Setting aside the vast differences between the way I approach these issues and the 1960s PCF, the problem with this formulation is that humanism was the main point of dispute between it and Althusser.[52] Thus this is a bit like saying that a bird exactly resembles a plane except for the fact it’s not metal and jet-fueled, or that Jacques Derrida would be an industrial demolitionist if he only deconstructed buildings instead of texts. Villarreal’s claim that Burgis and McManus are overly beholden to bourgeois science is—if I may so myself—slightly more plausible. This doesn’t change the fact he has to lean on misrepresentations to make his case, offering readings that range from flatly incorrect to comically uncharitable.
In light of this, I suspect that in authoring his review Villarreal indulged one of the most classic of scientific errors. He had an agenda—he wanted to show, as he puts it himself, that the authors of this book, or at least its pro-Jacobin wing, were no longer “the adults in the room”; that “younger generations” have now accumulated their own “theoretical knowledge.” Therefore he tailored his arguments to fit his conclusion. When they weren’t strong enough, he simply punched them up, replacing analysis he couldn’t muster with high-sounding declarations.

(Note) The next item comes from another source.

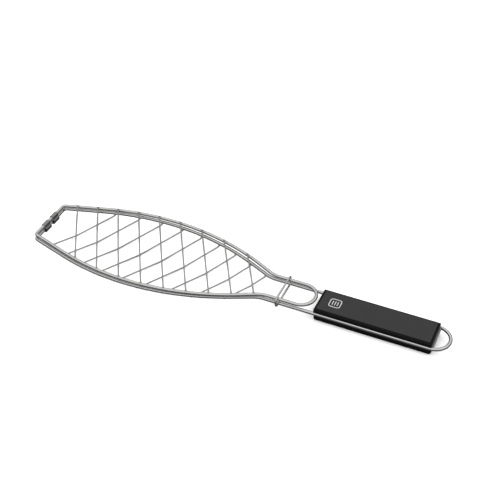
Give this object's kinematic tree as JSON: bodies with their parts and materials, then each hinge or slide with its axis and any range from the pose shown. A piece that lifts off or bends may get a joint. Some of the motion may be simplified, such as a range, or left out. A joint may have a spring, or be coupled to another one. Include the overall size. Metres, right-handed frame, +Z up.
{
  "type": "grill basket",
  "caption": "Hinged fish-shaped wire grill basket with slanted cross wires, a sliding locking ring, a flat black handle and a hanging loop.",
  "frame": {"origin": "under the middle of the whole object, on the surface it stands on", "axes": "+X from the hinged tip bar to the hanging loop, +Z up through the closed basket, +Y to the left seen from the tip bar"},
  "size_m": [0.5684, 0.1368, 0.023],
  "materials": {
    "rod_steel": "polished",
    "wire_steel": "satin",
    "strap_steel": "polished",
    "handle_black": "matte",
    "screw_steel": "satin",
    "insert_brass": "satin"
  },
  "bodies": {
    "lower_basket": {"lower_frame_rod": "rod_steel", "lower_cross_wire_1": "wire_steel", "lower_cross_wire_2": "wire_steel", "lower_cross_wire_3": "wire_steel", "lower_cross_wire_4": "wire_steel", "lower_cross_wire_5": "wire_steel", "lower_cross_wire_6": "wire_steel", "lower_cross_wire_7": "wire_steel", "lower_cross_wire_8": "wire_steel", "lower_cross_wire_9": "wire_steel", "hinge_strap_left": "strap_steel", "hinge_strap_right": "strap_steel", "handle_top_scale": "handle_black", "handle_bottom_scale": "handle_black", "handle_tang_plate": "strap_steel", "handle_screw": "screw_steel", "handle_insert": "insert_brass"},
    "upper_basket": {"upper_frame_rod": "rod_steel", "upper_cross_wire_1": "wire_steel", "upper_cross_wire_2": "wire_steel", "upper_cross_wire_3": "wire_steel", "upper_cross_wire_4": "wire_steel", "upper_cross_wire_5": "wire_steel", "upper_cross_wire_6": "wire_steel", "upper_cross_wire_7": "wire_steel", "upper_cross_wire_8": "wire_steel", "upper_cross_wire_9": "wire_steel"},
    "locking_ring_body": {"locking_ring": "rod_steel"}
  },
  "joints": [
    {"name": "basket_hinge", "type": "hinge", "parent": "lower_basket", "child": "upper_basket", "pos_m": [-0.281, 0, 0.0162], "axis": [0, -1, 0], "range_deg": [0, 180]},
    {"name": "ring_slide", "type": "slide", "parent": "lower_basket", "child": "locking_ring_body", "axis": [1, 0, 0], "range_m": [-0.016, 0.0464]}
  ]
}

As someone who deeply believes that the Western left is in need of heightened radicalization, as well as deeply believes in the potential of the younger generation, I take no great pleasure in pronouncing the failure of this operation. “There is no royal road to science,” Marx wrote in 1872, “and only those who do not dread the fatiguing climb of its steep paths have a chance of gaining its luminous summits.” To which we might append an old proverb, borrowed from by Lenin: that sometimes to go up a mountain, you have to go back down first.[53]
Liked it? Take a second to support Cosmonaut on Patreon! At Cosmonaut Magazine we strive to create a culture of open debate and discussion. Please write to us at submissions@cosmonautmag.com if you have any criticism or commentary you would like to have published in our letters section.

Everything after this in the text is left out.